Далеко не секрет, что в зоне боевых действий вокруг блокпостов крутится много дам особого поведения, чем лишенные женского внимания хлопцы и пользуются. Муж рассказывал, что у них в блиндаже как-то барышня прожила почти месяц. Была, так сказать, общего пользования на тридцать семь мужиков.
И вот однажды на блокпост пришла барышня, недвусмысленно намекнув на цель визита. Несколько дней она развлекала бойцов. А надо понимать, что среди военнослужащих попадаются весьма откровенные алкоголики. Таких в АТО называют аватарами. И, как говорят, где бабы, там и водка.
Барышня рассмотрела все, что ей надо было, и ушла. А через несколько дней сепары полностью вырезали блокпост. Двадцать семь бойцов.
Солдатик на посту умудрился заснуть. Его не тронули. Кровью написали на стене: «Спасибо, солдат, за службу!». Увидев случившееся, солдат тут же застрелился. Это и понятно, ведь в зоне его бы свои же забили. А если и не забили бы, то как с этим жить дальше?
Как-то ночью я проснулась от крика: «Нас окружили», потом раздалось невнятное бормотание, даже скорее шепот. Но все обошлось, и он снова погрузился в сон. Утром я спросила, что снилось. И Андрей рассказал, как попал в окружение под Счастьем. Втроем они отправились на разведку как раз на подконтрольную боевикам территорию. Неожиданно услышали собачий лай. Отряд из нескольких десятков боевиков с собаками в сопровождении российского танка прочесывал местность. Бойцы упали в овражек, а сверху над ними прошел танк, засыпав песком с землей. Собаки приближались. Поскольку мой муж в тот момент был командиром, он приказал всем очень быстро разворачивать сигареты и обсыпать табаком все вокруг и себя. Странное дело, но те двое, что были с ним в разведке, сами родом из горных карпатских сел, но они не знали, что от табака у любой ищейки пропадает нюх. Не знала об этом и я. «Когда я услышал дыхание собак, — рассказывал мне Андрей, — расстояние должно было быть не больше полутора метров, сердце стучало так, что казалось, оно выдаст меня с головой. Я приставил дуло АК под подбородок, снял предохранитель. Уж лучше самострел, чем плен». Через какое-то время все стихло, и хлопцы вылезли из укрытия. Они бежали эти три километра на полусогнутых ногах, держа автоматы наготове. Именно бежали. А потом уже в блиндаже обнимались с побратимами и плакали. А говорят, мужчины не плачут...

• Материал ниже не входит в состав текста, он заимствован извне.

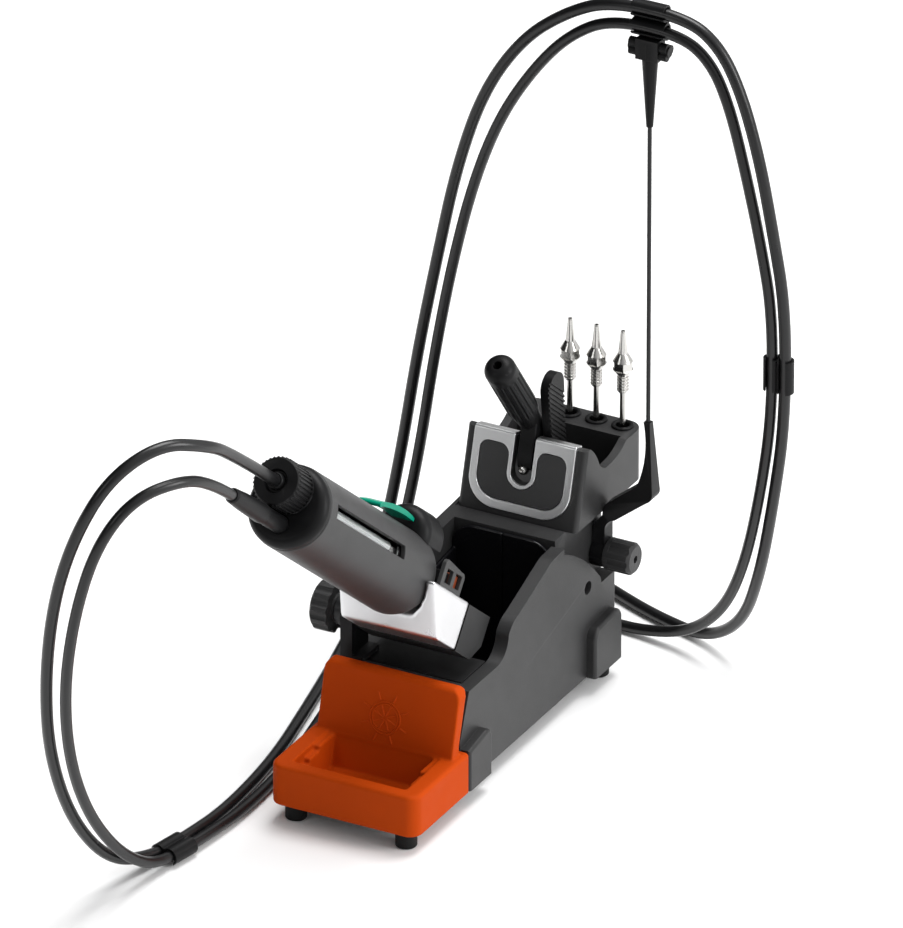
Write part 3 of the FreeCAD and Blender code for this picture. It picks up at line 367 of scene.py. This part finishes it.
# A plain ring with radial lines in the middle of the tray's leaning panel, made of thin beads.
RING_CENTRE = Vector((-1.0, 42.65, 41.0))
RING_RADIUS = 7.6
RING_STEPS = 48
RING_SPACING = 1.3              # between the ring's two beads
RING_RAYS = 8
RAY_INSIDE = (1.0, RING_RADIUS - 1.6)
RAY_OUTSIDE = (RING_RADIUS + 0.8, RING_RADIUS + 4.6)
RING_BEAD = 0.00038
PANEL_UP = Vector((0.0, 8.8, 34.8)).normalized()
PANEL_ACROSS = Vector((1.0, 0.0, 0.0))


def on_panel(reach, angle):
    return row(RING_CENTRE + (PANEL_ACROSS * math.cos(angle) + PANEL_UP * math.sin(angle)) * reach)


def make_tray_ring(materials):
    lines = []
    for radius in (RING_RADIUS, RING_RADIUS - RING_SPACING):
        lines.append([on_panel(radius, 2 * math.pi * step / RING_STEPS) for step in range(RING_STEPS + 1)])
    for number in range(RING_RAYS):
        angle = 2 * math.pi * (number + 0.5) / RING_RAYS
        for ray in (RAY_INSIDE, RAY_OUTSIDE):
            lines.append([on_panel(reach, angle) for reach in ray])
    loose_piece("tray_ring", tubes("tray_ring", lines, RING_BEAD), "orange_silicone", "tray", materials)


def turned_mesh(name, profile, centre, axis, sides=32):
    """A mesh turned about an axis; the profile is (radius, height) in millimetres from the centre."""
    turn = Vector((0, 0, 1)).rotation_difference(axis)
    vertices, faces = [], []
    for radius, height in profile:
        for step in range(sides):
            angle = 2 * math.pi * step / sides
            point = turn @ Vector((radius * math.cos(angle), radius * math.sin(angle), height))
            vertices.append(row(centre + point))
    for ring in range(len(profile) - 1):
        for step in range(sides):
            following = (step + 1) % sides
            low, high = ring * sides, (ring + 1) * sides
            faces.append((low + step, low + following, high + following, high + step))
    faces.append(tuple(reversed(range(sides))))
    faces.append(tuple(range(len(vertices) - sides, len(vertices))))
    mesh = bpy.data.meshes.new(name)
    mesh.from_pydata(vertices, [], faces)
    mesh.update()
    return mesh


NOZZLE_PROFILE = [
    (1.0, -2.2), (2.0, -1.8), (2.5, -0.6), (2.4, 0.6), (1.7, 1.8), (1.2, 2.6), (0.6, 2.7), (0.5, 1.4),
]
NOZZLE_CENTRE = Vector((0.0, 173.2, 106.6))
NOZZLE_AXIS = Vector((0.0, -0.7, 0.3)).normalized()


def make_hook_nozzle(materials):
    """The small bright nozzle at the foot of the tool that hangs in the holder's slot."""
    mesh = turned_mesh("hook_nozzle", NOZZLE_PROFILE, NOZZLE_CENTRE, NOZZLE_AXIS)
    loose_piece("hook_nozzle", mesh, "bright_steel", "hook_tool", materials)


# The glass tube's axis, and the filling's place off it, in the iron's frame.
TUBE_TURN = math.radians(13.0)
TUBE_REACH = 10.4
FILTER_OFF_ACROSS, FILTER_OFF_UP = 0.8, 2.6
FILTER_STATIONS = (-84.0, -83.4, -50.0, -13.0, -12.4)
FILTER_RADIUS = 0.0021


def make_filter(materials):
    """The white filling behind the window, lying along the glass tube's bore."""
    across = TUBE_REACH * math.cos(TUBE_TURN) + FILTER_OFF_ACROSS
    up = TUBE_REACH * math.sin(TUBE_TURN) + FILTER_OFF_UP
    line = [on_iron(across, up, back) for back in FILTER_STATIONS]
    mesh = tubes("filter_plug_finish", [line], FILTER_RADIUS)
    piece = link(bpy.data.objects.new("filter_plug_finish", mesh))
    smooth_shade(piece, 40.0)
    adopt(piece, "filter_plug", materials)


# ---------------------------------------------------------------- hose and cable

HOSE_ROUTE = [
    (0.0, -61.4, 209.5), (0.0, -102.8, 242.4), (1.0, -126.0, 256.5), (-10.0, -147.0, 264.0),
    (-24.0, -167.0, 253.0), (-37.0, -175.0, 226.0), (-51.0, -170.0, 188.0), (-62.0, -159.0, 141.0),
    (-70.0, -142.0, 93.0), (-73.0, -117.0, 47.0), (-70.0, -89.0, 14.0), (-63.6, -61.7, 4.15),
    (-58.9, -37.0, 4.15), (-56.5, -5.0, 2.9), (-60.0, 45.0, 2.9), (-70.0, 95.0, 2.9),
    (-81.0, 145.0, 2.9), (-87.0, 180.0, 10.0), (-84.0, 196.0, 42.0), (-75.0, 197.0, 90.0),
    (-67.0, 197.0, 140.0), (-57.0, 197.0, 190.0), (-47.0, 197.0, 238.0), (-33.0, 196.5, 280.0),
    (-13.0, 196.0, 311.0), (10.0, 195.0, 330.0), (33.0, 194.3, 341.0), (71.0, 194.3, 341.0),
    (87.0, 194.3, 331.0), (98.0, 194.3, 311.0), (107.5, 194.3, 280.0), (114.5, 194.3, 245.0),
    (121.4, 194.3, 207.0), (121.4, 194.3, 150.0), (114.0, 198.0, 106.0), (102.0, 209.0, 62.0),
    (84.0, 227.0, 24.0), (58.0, 242.0, 2.9), (30.0, 249.0, 2.9), (2.0, 261.0, 2.9), (-22.0, 273.0, 2.9),
]
CABLE_ROUTE = [
    (0.0, -100.7, 220.15), (0.0, -116.0, 232.3), (-3.0, -137.0, 244.0), (-16.0, -160.0, 242.0),
    (-29.0, -171.0, 220.0), (-42.0, -168.0, 181.0), (-53.0, -158.0, 137.0), (-60.0, -142.0, 94.0),
    (-63.0, -121.0, 56.0), (-62.5, -97.0, 26.0), (-59.5, -78.0, 10.0), (-57.1, -63.0, 4.15),
    (-52.4, -38.3, 4.15), (-49.0, -2.0, 2.9), (-52.0, 47.0, 2.9), (-61.0, 97.0, 2.9),
    (-71.0, 145.0, 2.9), (-78.0, 180.0, 10.0), (-75.5, 196.0, 42.0), (-66.0, 197.0, 90.0),
    (-58.5, 197.0, 140.0), (-49.0, 197.0, 190.0), (-38.0, 197.0, 234.0), (-24.0, 196.0, 270.0),
    (-6.0, 195.5, 299.0), (12.0, 194.6, 319.5), (33.0, 194.3, 332.0), (68.0, 194.3, 332.0),
    (83.0, 194.3, 322.0), (92.5, 194.3, 302.0), (101.0, 194.3, 270.0), (108.8, 194.3, 236.0),
    (114.8, 194.3, 203.0), (114.8, 194.3, 152.0), (108.0, 197.0, 110.0), (96.0, 206.0, 68.0),
    (79.0, 219.0, 34.0), (56.0, 230.0, 11.0), (30.0, 234.0, 2.9), (4.0, 235.0, 2.9), (-18.0, 236.0, 2.9),
]
CORD_SIDES = 24
CORD_STEPS = 14                 # points read between two control points


def spline_points(name, route):
    """Points read along the smooth curve that has the route as its control points."""
    curve = bpy.data.curves.new(name + "_line", "CURVE")
    curve.dimensions = "3D"
    curve.resolution_u = CORD_STEPS
    spline = curve.splines.new("NURBS")
    spline.points.add(len(route) - 1)
    for point, place in zip(spline.points, route):
        point.co = (*row(place), 1.0)
    spline.order_u = 3
    spline.use_endpoint_u = True
    holder = link(bpy.data.objects.new(name + "_line", curve))
    mesh = bpy.data.meshes.new_from_object(holder)
    points = [vertex.co.copy() for vertex in mesh.vertices]
    bpy.data.objects.remove(holder)
    return points


def tube_mesh(name, points, radius, sides=CORD_SIDES):
    """A closed round tube along the points, carried along without twist."""
    vertices, faces = [], []
    heading = (points[1] - points[0]).normalized()
    side = heading.orthogonal().normalized()
    for index, point in enumerate(points):
        before = points[max(index - 1, 0)]
        after = points[min(index + 1, len(points) - 1)]
        ahead = (after - before).normalized()
        side.rotate(heading.rotation_difference(ahead))
        heading = ahead
        other = heading.cross(side)
        for step in range(sides):
            angle = 2 * math.pi * step / sides
            vertices.append(point + (side * math.cos(angle) + other * math.sin(angle)) * radius)
    for ring in range(len(points) - 1):
        first = ring * sides
        for step in range(sides):
            following = (step + 1) % sides
            faces.append((first + step, first + following, first + sides + following, first + sides + step))
    faces.append(tuple(reversed(range(sides))))
    faces.append(tuple(range(len(vertices) - sides, len(vertices))))
    mesh = bpy.data.meshes.new(name)
    mesh.from_pydata(vertices, [], faces)
    mesh.update()
    return mesh


def make_cord(name, route, diameter_mm, nodes, materials):
    points = spline_points(name, route)
    piece = link(bpy.data.objects.new(name, tube_mesh(name, points, diameter_mm / 2000)))
    piece.data.materials.append(materials["hose_rubber"])
    smooth_shade(piece, 50.0)
    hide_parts(*nodes)
    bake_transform(piece)
    return piece


def make_cords(materials):
    make_cord("hose_run", HOSE_ROUTE, 5.5, ["hose_first_stretch", "vacuum_hose"],
              materials)
    make_cord("cable_run", CABLE_ROUTE, 5.2, ["iron_cable"], materials)


# ---------------------------------------------------------------- floor and light

FLOOR_HALF = 12.0
FLOOR_DROP = 0.0002
FLOOR_PAINT = (0.93, 0.93, 0.93, 1)


def make_floor():
    mesh = bpy.data.meshes.new("floor")
    corners = [(-FLOOR_HALF, -FLOOR_HALF, 0), (FLOOR_HALF, -FLOOR_HALF, 0), (FLOOR_HALF, FLOOR_HALF, 0),
               (-FLOOR_HALF, FLOOR_HALF, 0)]
    mesh.from_pydata(corners, [], [(0, 1, 2, 3)])
    floor = link(bpy.data.objects.new("floor", mesh))
    floor.location.z = -FLOOR_DROP
    pale = bpy.data.materials.new("floor_paint")
    pale.use_nodes = True
    shader = pale.node_tree.nodes["Principled BSDF"]
    shader.inputs["Base Color"].default_value = FLOOR_PAINT
    shader.inputs["Roughness"].default_value = 0.85
    mesh.materials.append(pale)


def area_light(name, place, aim, width, height, watts):
    data = bpy.data.lights.new(name, "AREA")
    data.shape = "RECTANGLE"
    data.size = width
    data.size_y = height
    data.energy = watts
    light = link(bpy.data.objects.new(name, data))
    light.location = place
    light.rotation_euler = (Vector(aim) - Vector(place)).to_track_quat("-Z", "Y").to_euler()


SKY_TOWARDS = (0.8, 0.3, 0.52)  # where the sky is brightest
SKY_FROM, SKY_TO = -0.1, 0.9
SKY_DARK, SKY_BRIGHT = 0.04, 1.15
LAMP_AIM = (0.0, 0.0, 0.12)
# Each lamp's name, place, width, height and watts.
LAMPS = [
    ("top", (0.1, 0.5, 1.9), 1.2, 0.9, 34),
    ("side", (1.6, 0.2, 0.8), 0.5, 1.0, 14),
    ("front", (-0.7, -1.6, 1.0), 0.35, 0.8, 3.0),
]


def make_light():
    """A bright sky to the right, above and behind, and a dark one in front, with soft lamps."""
    world = bpy.data.worlds.new("world")
    bpy.context.scene.world = world
    world.use_nodes = True
    tree = world.node_tree
    background = tree.nodes["Background"]
    background.inputs["Color"].default_value = (1.0, 1.0, 1.0, 1)
    direction = tree.nodes.new("ShaderNodeTexCoord").outputs["Generated"]
    towards = tree.nodes.new("ShaderNodeVectorMath")
    towards.operation = "DOT_PRODUCT"
    towards.inputs[1].default_value = SKY_TOWARDS
    tree.links.new(direction, towards.inputs[0])
    fall = tree.nodes.new("ShaderNodeMapRange")
    fall.inputs["From Min"].default_value = SKY_FROM
    fall.inputs["From Max"].default_value = SKY_TO
    fall.inputs["To Min"].default_value = SKY_DARK
    fall.inputs["To Max"].default_value = SKY_BRIGHT
    tree.links.new(towards.outputs["Value"], fall.inputs["Value"])
    tree.links.new(fall.outputs["Result"], background.inputs["Strength"])
    for name, place, width, height, watts in LAMPS:
        area_light(name, place, LAMP_AIM, width, height, watts)
    bpy.context.scene.view_settings.view_transform = "Standard"


make_camera()
finishes = make_materials()
make_hard_pieces(finishes)
make_tray_ring(finishes)
make_hook_nozzle(finishes)
make_filter(finishes)
make_cords(finishes)
make_floor()
make_light()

Ест муж все так же много. Иногда я в шутку говорю, что его проще убить, чем прокормить. Не обижается. Отвечает, что так всегда шутит его мать. Чтобы наглядно было понятно, о каких объемах пищи идет речь, скажу лишь, что за вчерашний день на троих (муж, я и его дядька) было съедено 10 литров борща. Вот так! Готовлю еду теперь в основном я. Армейские «заморочки» насчет кухни постепенно сходят на нет. Единственное табу в нашем доме — килька в томатном соусе. А все потому, что как-то по госзаказу им в зону АТО поставили несколько ящиков таких консервов. Ребята вскрыли одну банку, а там — черви. Вторую, третью, четвертую... Так два ящика. Все консервы были червивые. Надеюсь, снабженцы из Минобороны прочитают эту статью и предпримут какие-то действия. Все бойцы говорят, что ВСУ живут только за счет волонтеров, но не государства.
Жизнь с АТОшником нелегка. Многое в поведении этих ребят, особенно на первых порах после возвращения с Донбасса, выходит за грань привычной мирной жизни. И задача для нас, жен АТОшников, быть терпеливыми и понимающими. Тримаємось, дівчата!